Oh, and my working a 7.80 per hour factory job among hundreds of immigrants and disableds dosen't help me connect with that guy either.

Azisien
01-18-2013, 02:21 PM
This guy is nothing short of fantastic. I wonder if he made enough to retire.

Osterbaum
01-18-2013, 02:42 PM
Kinda sounds like the sort of outsourcing corporations do all the time. And corporations are people now, so you know; same rules should apply.

Professor Smarmiarty
01-18-2013, 02:42 PM
I like how in Azisiens world, people on 6 figure salaries who are both depriving poor people in their own country and running a colonial empire overseas are fantastic. Sums it all up really.

Aldurin
01-18-2013, 02:56 PM
Just wait until we contact aliens, and outsource all of our work to them so that we can completely remove the poor from the equation.

Magus
01-18-2013, 05:04 PM
Maybe he meant the literal sense of fantastic i.e. beyond belief, extravagant.

Osterbaum
01-18-2013, 06:22 PM
I found no mention of how much exactly this guy made in his job. Was it somewhere else?

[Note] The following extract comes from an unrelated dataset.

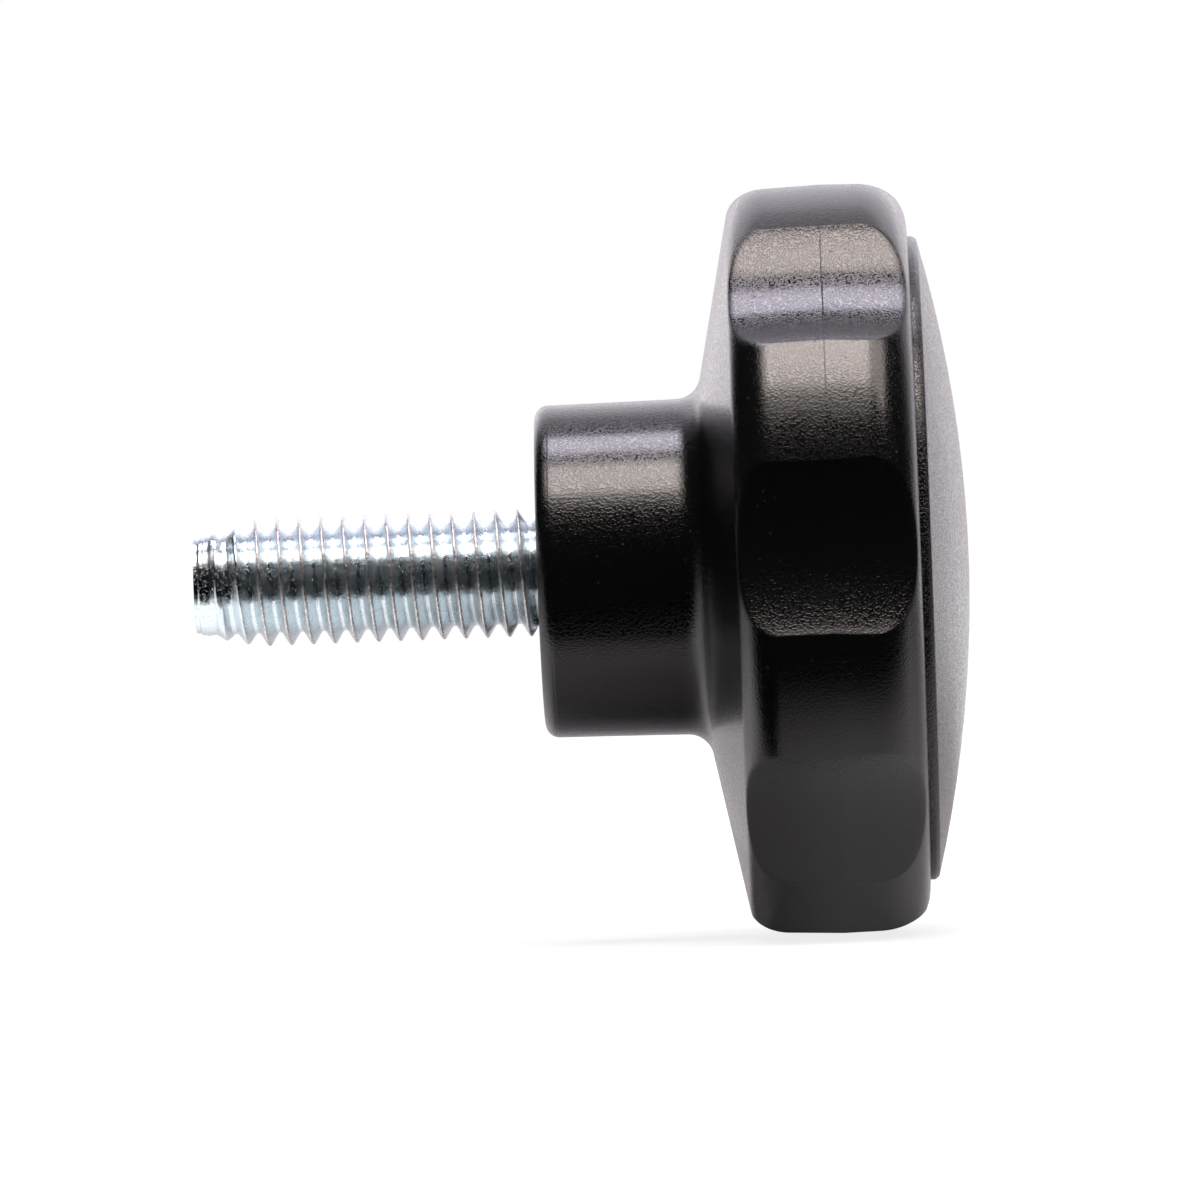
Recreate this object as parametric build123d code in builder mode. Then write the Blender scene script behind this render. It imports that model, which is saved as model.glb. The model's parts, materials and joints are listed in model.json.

e: wait no, it says "several hundred thousand dollars"

Magus
01-18-2013, 06:29 PM
Six figures would be at least 100,000 which is pretty good for programming. I'm assuming if he has enough to pay someone else to do it in a third-world country then yeah he's making quite a bit of money.

Osterbaum
01-18-2013, 06:34 PM
Then he's just another petty-bourgeois.